Ele se refere a ações como a de o governo atual enviar documento à ONU (Organizações das Nações Unidas) apontando que não houve uma quebra na democracia em 1964, quando os militares tomaram o poder em um golpe de estado, alegando que o presidente havia abandonado o país – João Goulart ainda estava no Brasil e, posteriormente ao golpe, viajou em direção ao Uruguai. E o fato de Bolsonaro ter apoiado que os militares comemorassem os 55 anos do golpe, completados no dia 31 de março passado.
Herzog ainda cita a tentativa de o MEC (Ministério da Educação) rever os livros de história e de tentar reescrever o passado, ensinando que não houve ditadura. “Querem reescrever livros de história… Se a gente não trabalhar forte, não lutar forte, pode e está sendo implantado um modelo fascista no Brasil com pensamento único, revisionista, de massacrar e eliminar as pessoas quem pensam diferente”, aponta.

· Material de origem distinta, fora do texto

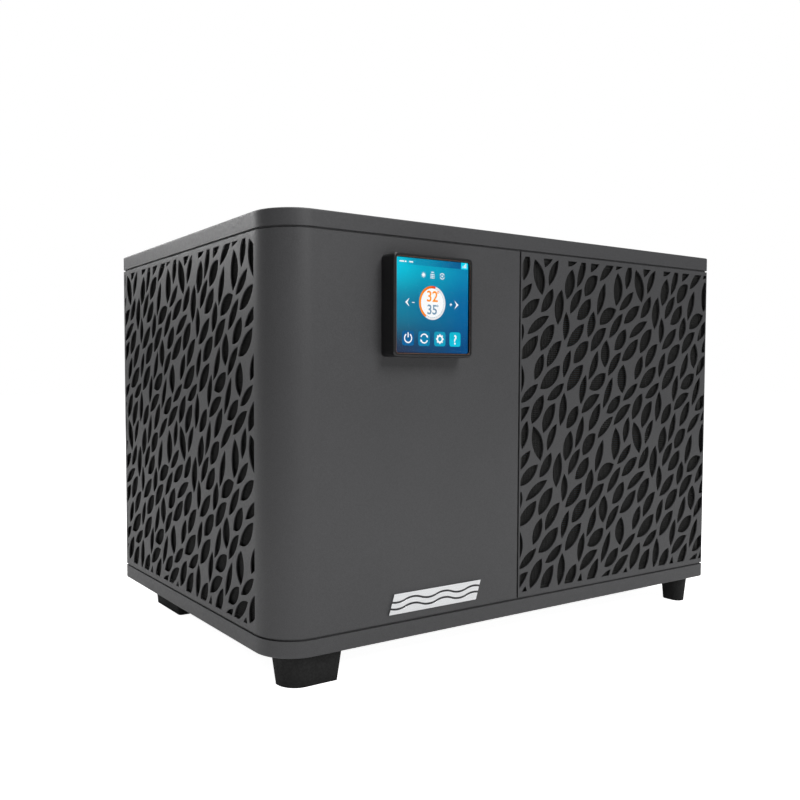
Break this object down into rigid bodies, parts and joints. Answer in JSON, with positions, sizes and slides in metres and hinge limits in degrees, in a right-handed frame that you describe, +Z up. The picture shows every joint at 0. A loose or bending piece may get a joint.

Ivo participou da inauguração de mais uma obra do artista Elifas Andreato na Praça Memorial Vladimir Herzog, espaço que fica no centro de São Paulo, atrás da Câmera Municipal. A peça reproduz o troféu entregue pelo Instituto Vladimir Herzog aos jornalistas vencedores do prêmio que leva o nome do pai de Ivo. O troféu significa o reconhecimento da sociedade brasileira aos profissionais da imprensa que, por meio de seu trabalho cotidiano, colaboram com a promoção da Democracia, da Liberdade e dos Direitos Humanos, segundo o Instituto.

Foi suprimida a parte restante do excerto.